The DSC is the primary user interface to datasets and it plays a role of what is often called a metadata catalog. It enable users to select a dataset based on its content, provenance and other metadata. This dataset is virtual, that is it need not have a unique mapping to any particular collection of logical or physical files. The data may not even exist (still or yet).
Virtual datasets are identified both by name and ID and the mapping between these is found in the DSC. The dataset corresponding to a given ID is normally immutable (although nonvirtual representations) may come and go). The mapping from name to ID may change, for example, as more data is acquired, a new dataset (with a new ID) might be formed by appending this data to an existing dataset and then reassigning the name from the old to the new dataset. A analyzer referencing a dataset by ID can expect to always get the same result while one referencing by name may see different results at differnt times. We expect most users to request datasets by name while a provenance system records ID's.

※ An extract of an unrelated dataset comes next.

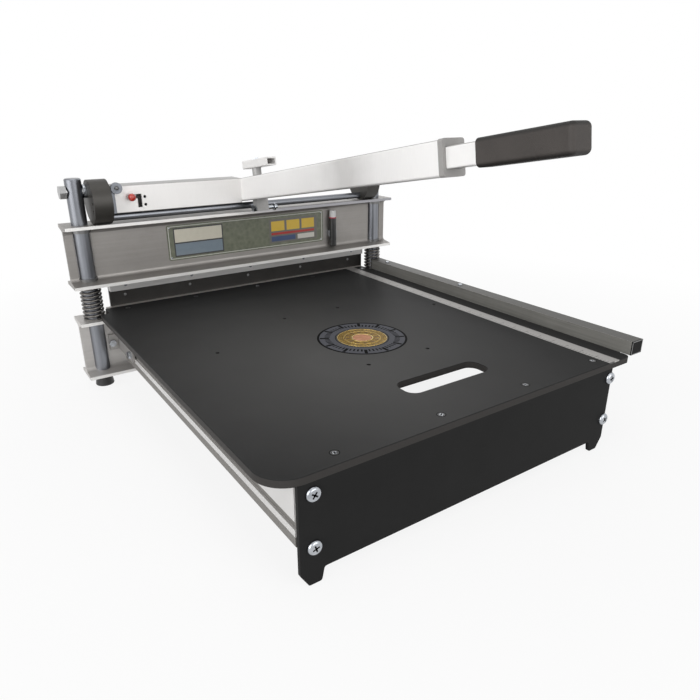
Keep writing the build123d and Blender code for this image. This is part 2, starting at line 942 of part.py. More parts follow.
with BuildPart() as blade:
    with BuildSketch(upright(blade_front)):
        with BuildLine():
            Polyline(
                (blade_x[0], blade_left_z),
                (blade_x[1], blade_right_z),
                (blade_x[1], upper_bottom),
                (blade_x[0], upper_bottom),
                close=True,
            )
        make_face()
    extrude(amount=-blade_thickness)
    back_face = blade.faces().filter_by(Axis.Y).sort_by(Axis.Y)[-1]
    chamfer(back_face.edges().sort_by(Axis.Z)[0], blade_bevel)
    add(blade_bolts.part, mode=Mode.SUBTRACT)
blade.part.label = "blade"
export_step(blade.part, "parts/blade.step")


# Upper beam and the four bushes that run on the posts
bush_outer = post_radius + running_gap + bush_wall
upper_blank = i_beam(upper_bottom, bush_outer)
with BuildPart() as upper_beam:
    add(upper_blank.part)
    add(bar_screws.part, mode=Mode.SUBTRACT)
    with BuildSketch(level(bar_screw_seat)):
        with Locations(*bar_screw_points):
            Circle(bar_screw_head + seat_spare)
    extrude(amount=seat_clear_top - bar_screw_seat, mode=Mode.SUBTRACT)
upper_beam.part.label = "upper_beam"
export_step(upper_beam.part, "parts/upper_beam.step")

with BuildPart() as bushes:
    for floor_z in (upper_bottom, upper_top - bush_height):
        with BuildSketch(level(floor_z)):
            with Locations((-post_x, 0), (post_x, 0)):
                Circle(bush_outer)
                Circle(post_radius + running_gap, mode=Mode.SUBTRACT)
        extrude(amount=bush_height)
bushes.part.label = "bushes"
export_step(bushes.part, "parts/bushes.step")


# Label plate and pen clip on the front of the upper web
with BuildPart() as label_plate:
    with BuildSketch(upright(web_front)):
        with Locations((middle(label_x), middle(label_z))):
            RectangleRounded(span(label_x), span(label_z), label_corner)
    extrude(amount=label_thickness)
label_plate.part.label = "label_plate"
export_step(label_plate.part, "parts/label_plate.step")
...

The DRC provides a mapping between a virtual dataset and one or more nonvirtual datasets where the latter are associated with a collection of logical or physical files or some other prescription for locating the referenced data. This mapping of virtual to nonvirtual datasets is analagous to the mapping of of logical to physical files in a file replica system such as RLS or Magda.
The DDB is a repository of dataset objects indexed by ID. At present, the datasets have an XML representation and are stored as files but it would also be possible to store these objects in another manner such as an XML database.
In many cases, a dataset will be formed from a collection of logical files and this can be sensibly done by creating one dataset for each file and then merging the resulting datasets. In this case we register the association between logical file names and dataset ID's in a DFC so that a future user can discover whether the file has already been used to create a dataset.